Eine Stunde Licht

Gestern war Earth Hour. Rund um den Globus schalteten zwischen 20 und 21 Uhr haufenweise Leute das Licht aus, um gegen Energieverschwendung und damit „für die Umwelt“ zu demonstrieren. Da rund um den Globus bekanntlich nicht dieselbe Zeit herrscht, war es streng genommen nicht eine Stunde, sondern mehr sowas wie eine Laola-Welle.

Deutschland war nicht wirklich beteiligt, dafür Vietnam umso mehr. Zumindest, wenn man den Vorberichten glauben durfte. Da wurde seit Tagen auf das Ereignis hingewiesen, und es erschienen haufenweise Medienberichte von begeisterten Einwohnern, die erklärten, dass sie selbstverständlich mitmachen würden, damit man ein Zeichen für die Zukunft setzen könne.

Das entbehrt nicht einer gewissen Ironie, denn eigentlich ist in Hanoi jeden Tag irgendwo gerade „Earth Hour“, sprich Stromausfall. In regelmäßigen Abständen werden wegen mangelnder Energieversorgung ganze Stadtviertel abgestellt, manche regelmäßig ein- bis zweimal die Woche, andere unregelmäßiger. Manchmal eine Stunde, manchmal mehrere Stunden. Wenn also ein kompletter Stromausfall für Europäer durchaus etwas Besonderes sein mag, für Hanoier gehört er eigentlich zum Alltag. Es wundert mich sogar, dass wir zuletzt nicht stärker davon betroffen waren, denn ein Blick aus dem Fenster zum Roten Fluss zeigt erschreckend viel Sand, und kaum noch Wasser. Die Wasserstände müssen überall im Land sehr tief sein, und Vietnam zieht einen großen Teil seines Energie-Mixes aus Wasserkraftwerken.

Diese Tatsache wiederum führte dann im Vorfeld von „Earth Hour“ zu den üblichen wuchernden Gerüchten, und das verbreitetste davon war: Hanoi wird der Stadt komplett den Strom abstellen, um an der Aktion teilzunehmen. Was natürlich ziemlich sinnlos gewesen wäre. Wo der Staat seinem Bürger „Umweltmoral“ verordnet, da dürfte der moralische Effekt gleich Null sein. Dass das Gerücht dann doch so weit verbreitet war sagt vielleicht andererseits wieder ein klein wenig über den Staat und seine Kampagnen aus.
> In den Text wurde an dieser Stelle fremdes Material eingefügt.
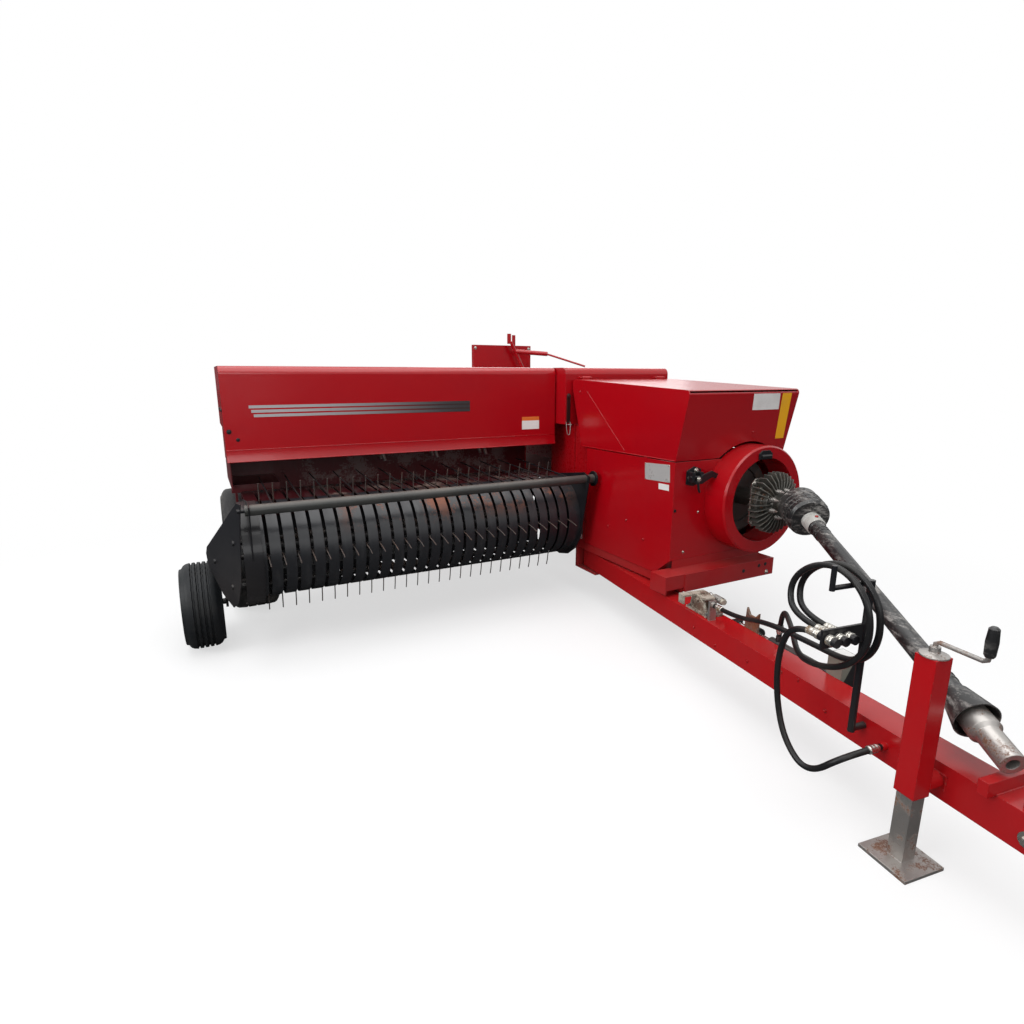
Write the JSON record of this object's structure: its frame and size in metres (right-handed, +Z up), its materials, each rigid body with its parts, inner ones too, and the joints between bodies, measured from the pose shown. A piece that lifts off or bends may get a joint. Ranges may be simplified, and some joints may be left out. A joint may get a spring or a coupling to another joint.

Ich habe jedenfalls die Chance genutzt, in einem hohen Haus zu wohnen, und hab mich gestern zwischen 20 und 21 Uhr mal aufs Dach gestellt. Der Effekt war… null. Zumindest aus der Vogelperspektive. Möglicherweise haben einige Häuser ihre Beleuchtung abgeschaltet, aber allein die unzähligen Motorroller und Autos waren so hell, dass die gesamte Stadt weiterhin erleuchtet war. Hinzu kam natürlich die übliche Straßenbeleuchtung. Und in den meisten Wohnvierteln war eindeutig zu sehen, dass ganz normal Licht brannte.

Vermutlich saßen drinnen Leute, und freuten sich, dass der Strom entgegen den Vorhersagen um 20 Uhr doch nicht abgeschaltet wurde.